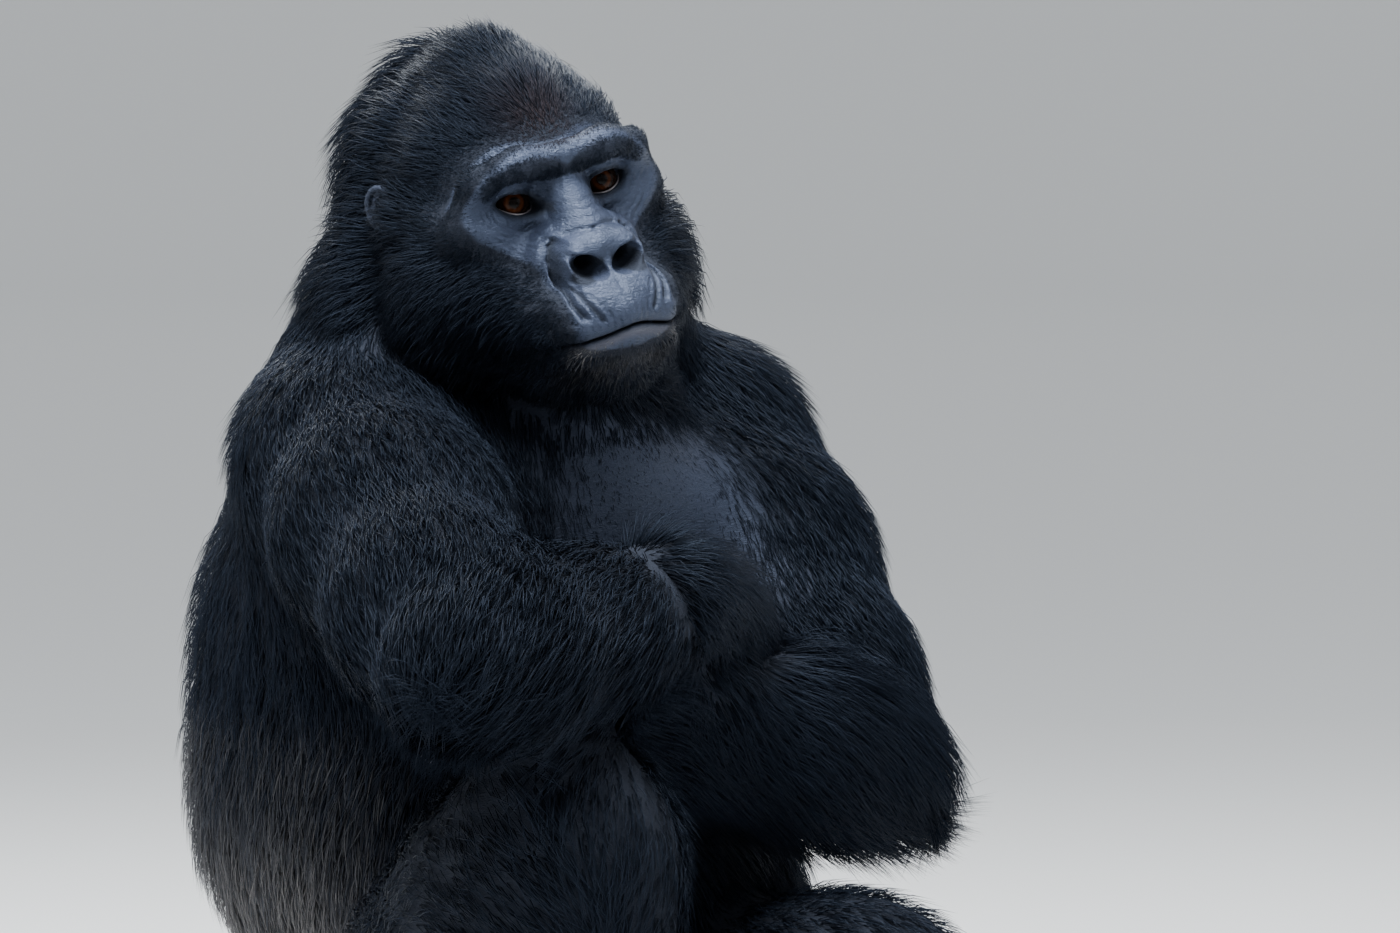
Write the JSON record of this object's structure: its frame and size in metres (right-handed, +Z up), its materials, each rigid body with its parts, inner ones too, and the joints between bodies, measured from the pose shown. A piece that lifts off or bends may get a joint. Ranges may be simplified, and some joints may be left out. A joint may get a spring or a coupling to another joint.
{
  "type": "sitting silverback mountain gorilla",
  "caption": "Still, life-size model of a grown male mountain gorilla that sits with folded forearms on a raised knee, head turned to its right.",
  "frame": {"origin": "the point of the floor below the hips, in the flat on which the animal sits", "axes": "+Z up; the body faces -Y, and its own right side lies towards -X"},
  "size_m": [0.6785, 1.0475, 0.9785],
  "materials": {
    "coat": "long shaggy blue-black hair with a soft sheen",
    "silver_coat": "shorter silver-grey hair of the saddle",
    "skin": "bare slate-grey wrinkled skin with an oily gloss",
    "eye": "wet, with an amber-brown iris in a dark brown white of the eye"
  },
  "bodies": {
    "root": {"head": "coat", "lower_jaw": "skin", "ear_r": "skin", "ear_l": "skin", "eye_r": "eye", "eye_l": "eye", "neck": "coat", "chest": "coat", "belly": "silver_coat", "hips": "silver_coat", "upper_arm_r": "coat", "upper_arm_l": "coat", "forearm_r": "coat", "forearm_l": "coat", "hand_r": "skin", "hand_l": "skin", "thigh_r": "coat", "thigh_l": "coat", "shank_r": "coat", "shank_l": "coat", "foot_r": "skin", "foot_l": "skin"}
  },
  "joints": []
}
-----
SHORT TASK = Print the material once more, exactly.

OUTPUT =
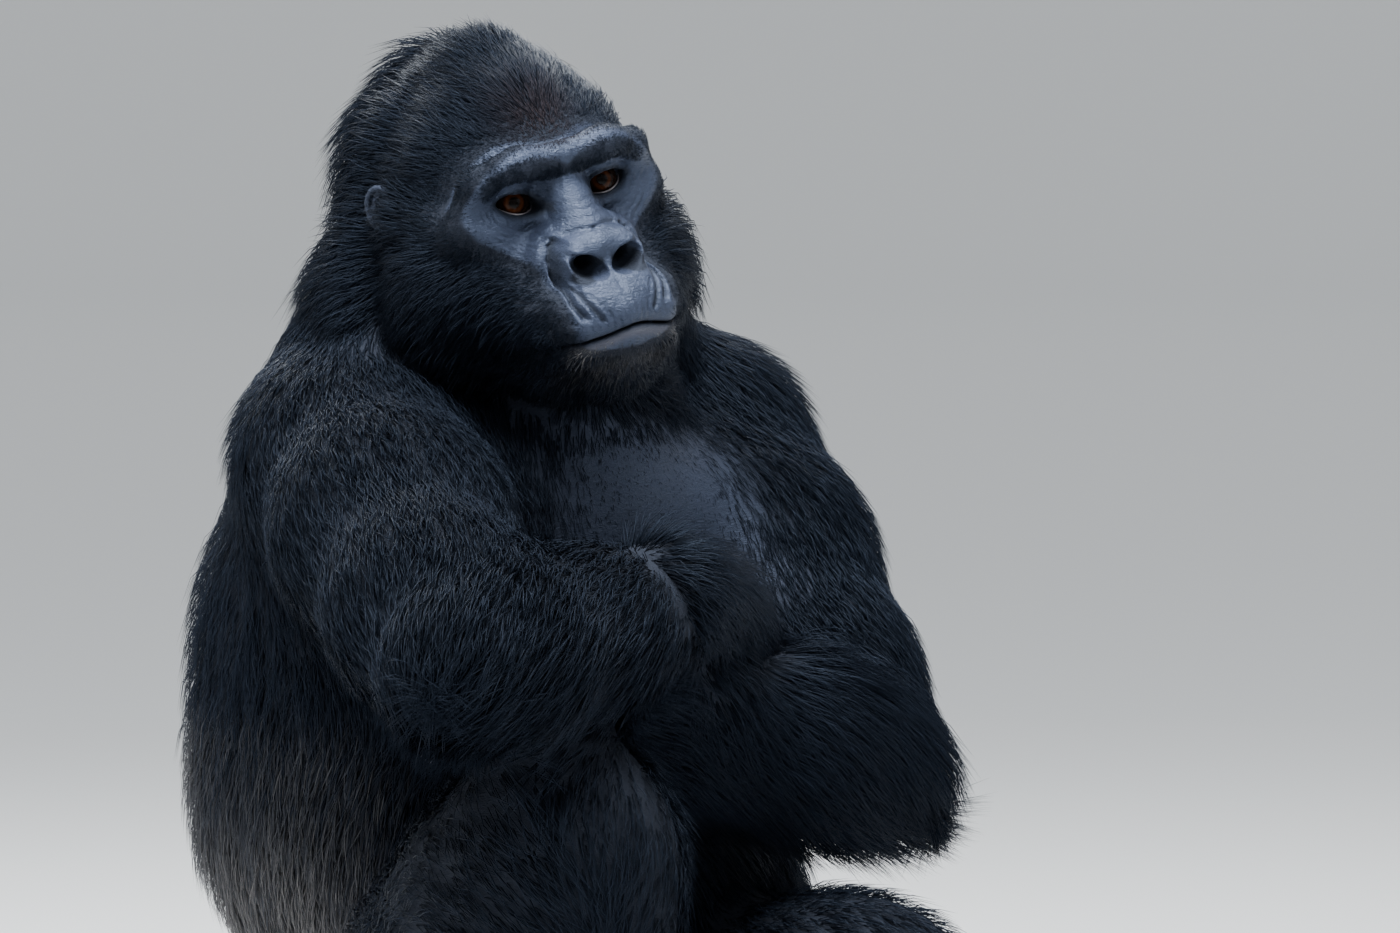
Write the JSON record of this object's structure: its frame and size in metres (right-handed, +Z up), its materials, each rigid body with its parts, inner ones too, and the joints between bodies, measured from the pose shown. A piece that lifts off or bends may get a joint. Ranges may be simplified, and some joints may be left out. A joint may get a spring or a coupling to another joint.
{
  "type": "sitting silverback mountain gorilla",
  "caption": "Still, life-size model of a grown male mountain gorilla that sits with folded forearms on a raised knee, head turned to its right.",
  "frame": {"origin": "the point of the floor below the hips, in the flat on which the animal sits", "axes": "+Z up; the body faces -Y, and its own right side lies towards -X"},
  "size_m": [0.6785, 1.0475, 0.9785],
  "materials": {
    "coat": "long shaggy blue-black hair with a soft sheen",
    "silver_coat": "shorter silver-grey hair of the saddle",
    "skin": "bare slate-grey wrinkled skin with an oily gloss",
    "eye": "wet, with an amber-brown iris in a dark brown white of the eye"
  },
  "bodies": {
    "root": {"head": "coat", "lower_jaw": "skin", "ear_r": "skin", "ear_l": "skin", "eye_r": "eye", "eye_l": "eye", "neck": "coat", "chest": "coat", "belly": "silver_coat", "hips": "silver_coat", "upper_arm_r": "coat", "upper_arm_l": "coat", "forearm_r": "coat", "forearm_l": "coat", "hand_r": "skin", "hand_l": "skin", "thigh_r": "coat", "thigh_l": "coat", "shank_r": "coat", "shank_l": "coat", "foot_r": "skin", "foot_l": "skin"}
  },
  "joints": []
}